The decision to spin off Starlink as a separate entity for funding, while keeping it within the SpaceX fold, created a clear accounting and corporate structure that would make a future separation for an IPO a more straightforward process. This structure itself was a signal to the market, indicating that an IPO was not a matter of “if” but “when.”

Competitive Implications: Raising the Barrier to Entry

The scale of Starlink’s pre-IPO funding created a formidable moat around the Low Earth Orbit satellite internet business. The billions raised sent a clear message to competitors and potential new entrants: the cost of competing is astronomically high.
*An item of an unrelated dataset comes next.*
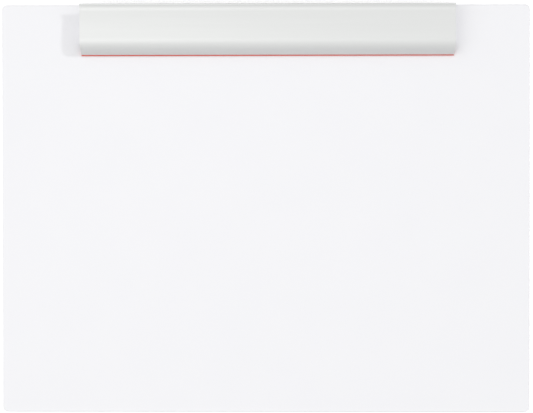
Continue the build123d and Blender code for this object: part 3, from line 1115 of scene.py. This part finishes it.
# %% The hinge rod
ROD_CHAMFER = 0.4
ROD_SIDES = 40
rod_half = (rod_high.x - rod_low.x) / 2 / MM
rod = turned("drawn_rod", [
    (0, rod_half), (rod_radius - ROD_CHAMFER, rod_half), (rod_radius, rod_half - ROD_CHAMFER),
    (rod_radius, ROD_CHAMFER - rod_half), (rod_radius - ROD_CHAMFER, -rod_half), (0, -rod_half),
], ROD_SIDES, axis="X", origin=pivot, finish=rod_finish)
shade(rod)
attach(rod, "base")
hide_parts("hinge_rod")

# %% The caps
CAP_DEPTH = 3.8
CAP_WALL = 0.5
CAP_EDGE = 0.9
MOUTH_UP = 1.2
DOME_STEPS, ROLL_STEPS = 6, 4
cap_low, cap_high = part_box("rod_cap_right")
cap_length = (cap_high.x - cap_low.x) / MM
cap_radius = (cap_high.z - cap_low.z) / 2 / MM
body_radius = cap_radius - CAP_WALL
bore_radius = rod_radius + FIT
mouth_out = cap_low.x - pivot.x
domed = arc((body_radius - CAP_EDGE, cap_length - CAP_EDGE), CAP_EDGE, 0, 90, DOME_STEPS)
mouth_roll = arc((cap_radius - CAP_WALL / 2, CAP_WALL), CAP_WALL / 2, 0, 180, ROLL_STEPS)
cap_profile = [(0, cap_length), *domed, (body_radius, MOUTH_UP), *mouth_roll]
cap_profile += [(bore_radius, CAP_WALL / 2), (bore_radius, CAP_DEPTH), (0, CAP_DEPTH)]
for side, node in ((-1, "rod_cap_left"), (1, "rod_cap_right")):
    facing_out = [(radius, side * height) for radius, height in cap_profile][::side]
    cap = turned(
        node.replace("rod", "push"), facing_out, ROD_SIDES, axis="X",
        origin=(pivot.x + side * mouth_out, pivot.y, pivot.z), finish=cap_finish,
    )
    shade(cap)
    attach(cap, "base")
    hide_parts(node)

# %% [markdown]
# ## The spring tree
# A torsion spring is one wire: a straight leg, a coil about the rod, and a second straight leg.
# Its tree puts a string of points on that line by their distance along the wire. Between the
# ends of the coil a point follows the helix, and past an end it runs on straight, along the
# helix's direction there. A circle swept along the string is the wire. The sums are a table of
# steps, each with its name, its operation and what it works on.

# %% Spring tree
WIRE_STEPS = 190
WIRE_SIDES = 12
SPRING_SIZES = (
    "Coil Radius", "Wire Radius", "Pitch", "First Bearing", "Turn", "First Leg", "Last Leg",
)
spring_tree, given = new_tree("torsion_spring", {
    **dict.fromkeys(SPRING_SIZES, "Float"), "Centre": "Vector",
})
WIRE_SUMS = [
    ("rise", "DIVIDE", "Pitch", 2 * math.pi),
    ("rise squared", "MULTIPLY", "rise", "rise"),
    ("radius squared", "MULTIPLY", "Coil Radius", "Coil Radius"),
    ("reach squared", "ADD", "radius squared", "rise squared"),
    ("reach", "SQRT", "reach squared"),
    ("coil length", "MULTIPLY", "Turn", "reach"),
    ("both legs", "ADD", "First Leg", "Last Leg"),
    ("whole length", "ADD", "coil length", "both legs"),
    ("share", "DIVIDE", "Index", float(WIRE_STEPS)),
    ("from start", "MULTIPLY", "share", "whole length"),
    ("distance", "SUBTRACT", "from start", "First Leg"),
    ("past start", "MAXIMUM", "distance", 0.0),
    ("on coil", "MINIMUM", "past start", "coil length"),
    ("overrun", "SUBTRACT", "distance", "on coil"),
    ("past end", "DIVIDE", "overrun", "reach"),
    ("turned by", "DIVIDE", "on coil", "reach"),
    ("bearing", "ADD", "turned by", "First Bearing"),
    ("sine", "SINE", "bearing"),
    ("cosine", "COSINE", "bearing"),
    ("half turn", "MULTIPLY", "Turn", 0.5),
    ("turns left", "SUBTRACT", "half turn", "turned by"),
    ("run along", "SUBTRACT", "turns left", "past end"),
    ("wire x", "MULTIPLY", "run along", "rise"),
    ("sine past end", "MULTIPLY", "sine", "past end"),
    ("lean y", "SUBTRACT", "sine past end", "cosine"),
    ("wire y", "MULTIPLY", "lean y", "Coil Radius"),
    ("cosine past end", "MULTIPLY", "cosine", "past end"),
    ("lean z", "ADD", "cosine past end", "sine"),
    ("wire z", "MULTIPLY", "lean z", "Coil Radius"),
]
known = {name: given[name] for name in SPRING_SIZES}
known["Index"] = add_node(spring_tree, "GeometryNodeInputIndex")
for label, operation, *operands in WIRE_SUMS:
    known[label] = add_node(spring_tree, "ShaderNodeMath", {
        i: known.get(operand, operand) for i, operand in enumerate(operands)
    }, operation=operation, label=label)
line = add_node(spring_tree, "ShaderNodeCombineXYZ", {
    "X": known["wire x"], "Y": known["wire y"], "Z": known["wire z"],
})
string = add_node(spring_tree, "GeometryNodeMeshLine", {"Count": WIRE_STEPS + 1})
bent = add_node(spring_tree, "GeometryNodeSetPosition", {"Geometry": string, "Position": line})
wire_line = add_node(spring_tree, "GeometryNodeMeshToCurve", {"Mesh": bent})
circle = add_node(spring_tree, "GeometryNodeCurvePrimitiveCircle", {
    "Resolution": WIRE_SIDES, "Radius": given["Wire Radius"],
})
wire = add_node(spring_tree, "GeometryNodeCurveToMesh", {
    "Curve": wire_line, "Profile Curve": circle, "Fill Caps": True,
})
hung = add_node(spring_tree, "GeometryNodeTransform", {
    "Geometry": wire, "Translation": given["Centre"],
})
finish_tree(spring_tree, given, hung)
print("tree:", spring_tree.name, "with", len(spring_tree.nodes), "nodes")

# %% [markdown]
# ## Springs
# Each spring sits in the pocket of a knuckle group. One leg lies on the rail's floor, and the
# other bears up on the underside of the bar, where the finger presses. When the bar turns, the
# upper leg goes with it and the coil winds up.

# %% Where the legs touch the coil
WIRE = 1.2
COIL_RADIUS = 3.6
PITCH = 1.35
COIL_TURNS = 4
LEG_GAP = 0.05
LOWER_LEG_BACK, UPPER_LEG_BACK = 9.0, 9.5


def leg_to(back, up, side):
    """The bearing where a leg from a place touches the coil, and the leg's length."""
    run_back, run_up = back - PIVOT_BACK, up - PIVOT_UP
    reach = math.hypot(run_back, run_up)
    touch = math.atan2(run_up, run_back) + side * math.acos(COIL_RADIUS / reach)
    return touch, math.sqrt(reach**2 - COIL_RADIUS**2)


lower_up = RAIL_FLOOR + WIRE / 2 + LEG_GAP
leg_bearing = bearing_on_top(UPPER_LEG_BACK, BAR_WALL)
under_bar = round_point(top_centre, TOP_RADIUS - BAR_WALL, leg_bearing)
upper_up = under_bar[1] - WIRE / 2 - 2 * LEG_GAP
first_bearing, first_leg = leg_to(LOWER_LEG_BACK, lower_up, 1)
last_bearing, last_leg = leg_to(UPPER_LEG_BACK, upper_up, -1)
spring_turn = (last_bearing - first_bearing) % (2 * math.pi) + COIL_TURNS * 2 * math.pi
print("the wire turns", round(math.degrees(spring_turn)), "degrees round the rod")

# %% The springs
for i in range(GROUPS):
    middle = clamp_middle + (i - (GROUPS - 1) / 2) * GROUP_SPACING * MM
    spring = run_tree(spring_tree, new_piece(f"wire_spring_{i + 1}", [(0, 0, 0)]), {
        "Coil Radius": COIL_RADIUS * MM, "Wire Radius": WIRE / 2 * MM, "Pitch": PITCH * MM,
        "First Bearing": first_bearing, "Turn": spring_turn, "First Leg": first_leg * MM,
        "Last Leg": last_leg * MM, "Centre": (middle, pivot.y, pivot.z), "Finish": spring_finish,
    })
    shade(spring)
    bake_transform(spring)
    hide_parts(f"spring_{i + 1}")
While other companies like Amazon’s Project Kuiper and OneWeb also secured significant funding, Starlink’s first-mover advantage, coupled with its vertical integration with SpaceX’s launch services, created a cost and deployment speed advantage that is incredibly difficult to replicate. The funding rounds demonstrated that winning this race required not just financial resources, but also control over the entire stack—from satellite manufacturing and launch to user hardware and software. This has effectively consolidated the market around a few well-capitalized players, with Starlink using its funding head start to establish a dominant position in terms of both satellite count and active subscribers, creating a powerful network effect that becomes harder to challenge with each passing year and each new funding round.